The National Council for Voluntary Organisations’ (NCVO) Annual Conference took place in central London this Monday. We were delighted to be selected as the event’s official digital partner for 2018, and The Good Exchange team was on hand to showcase our innovative digital matching platform to the attendees. We even ran a prize draw for a fee free fundraising project – watch this space for more details about the winner!

Meanwhile at the Conference, Baroness Stowell, the new Chair of the Charity Commission, set out a new strategy which aims to help “rebuild trust in charities”. This follows what has undoubtedly been a difficult year for the third sector in the wake of the Oxfam and Save the Children scandals, as notable examples. Ultimately, any loss in public trust in charities and charitable giving is to the detriment of the sector as a whole, which makes it more important than ever for us all to work together to introduce greater transparency and accountability.

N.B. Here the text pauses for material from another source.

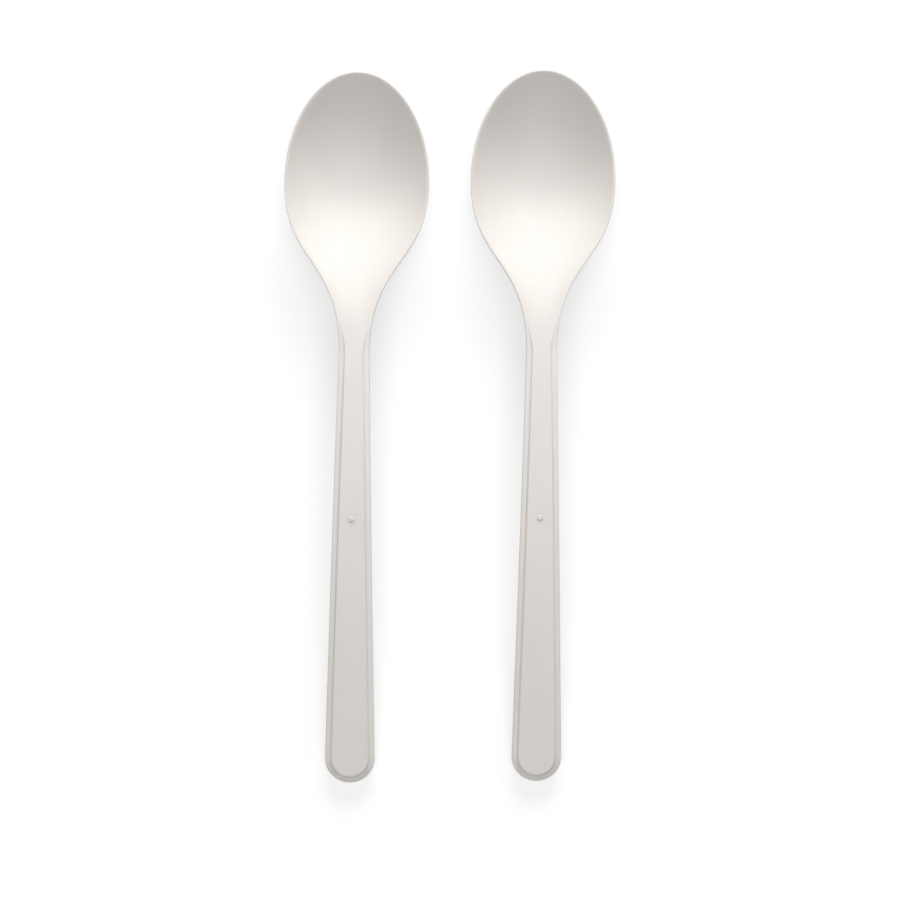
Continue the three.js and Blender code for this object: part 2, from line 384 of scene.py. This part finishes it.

Sir Stuart Etherington, Chief Executive of the NCVO, also acknowledged the challenges faced by the industry and spoke about the need to bring people and communities together to help address some of the big challenges we face as a society today, from housing, poverty and inequality, to social isolation. As Etherington himself noted, often the most challenging and changing times provide the best opportunities to look ahead.

Today’s era of online platforms provides the means to unite those with money to give to good causes to those who need it most. Used effectively, technology can also level the playing field by streamlining and overhauling the inefficiencies of existing processes, ensuring that smaller charities operating on minimal resources can compete for funding with the big national players.

At the end of the day, ‘reluctant futurist’ Mark Stevenson, the author of two bestselling books, An Optimist’s Tour of the Future and the award-winning We Do Things Differently gave an entertaining but thought-provoking presentation about the role of the third -sector in a world that is undergoing a technological revolution.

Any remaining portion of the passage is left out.